Published online by Cambridge University Press: 12 December 2024
Introduction
Following the excavations at Kalkriese and then the relatively recent bimillennial, there has been a renewed interest in P. Quinctilius Varus and the disaster by which he was made infamous: the Teutoburg Forest in AD 9. The question of the location of the battlefield has been taken up with a renewed interest as scholars once again tackle the fraught issue of the connections between author, text and the historical event. Varus’ reputation as an incompetent military commander has received a more even-handed evaluation as part of the broader question of whom or what to blame. The descriptions of the battle, especially that of Tacitus, have profited from more literary studies, focusing on themes like transgression and memory.

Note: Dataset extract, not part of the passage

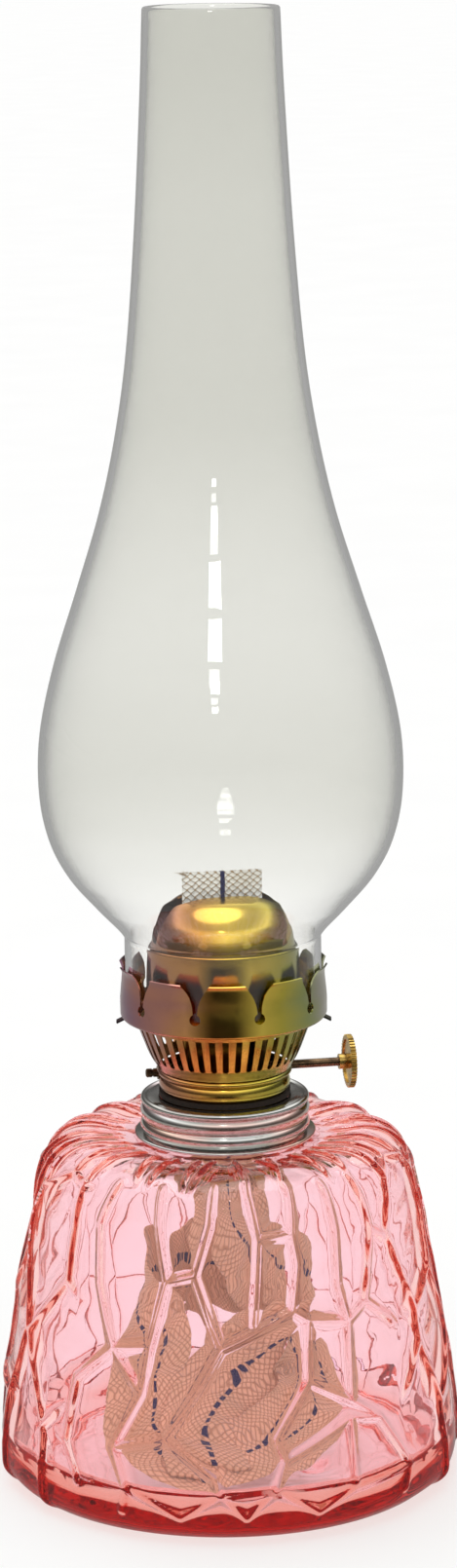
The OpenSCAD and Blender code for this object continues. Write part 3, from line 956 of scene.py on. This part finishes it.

Varus has even re-entered the popular imagination in novels, and he, Arminius and the battle have exercised the talents of a growing number of scholars, whose interests also lie in the reception of the classics. The field is expanding to include in the conversation new kinds of evidence that promise to illuminate further the events and personalities of the past and our relation to it. Yet one element seems to remain static in scholarship. Interest in Varus is scarcely found outside of the historical event of the Teutoburg Forest – its causes, location and consequences – and his fairly well-charted political connections and military career. The pool of our textual sources has appeared to many commentators as stagnant. An appropriate investigation about Varus and the battle will include some combination of the standard sources – Velleius Paterculus, Tacitus, Florus and Cassius Dio – and little apart from them. There is, however, a body of evidence that remains relatively underappreciated. Scholars have belaboured the sources for the battle and Varus’ role in it, but Varus is named many more times in Greek and Latin literature.
In this chapter, I take as my starting point all instances of the name of Varus in the extant writings from antiquity that relate to his defeat in Germania. Drawing on this evidence, I argue that in less than a decade after the disaster, Varus was made out to be the model of a negligent general, and that this became a tradition among all of our sources.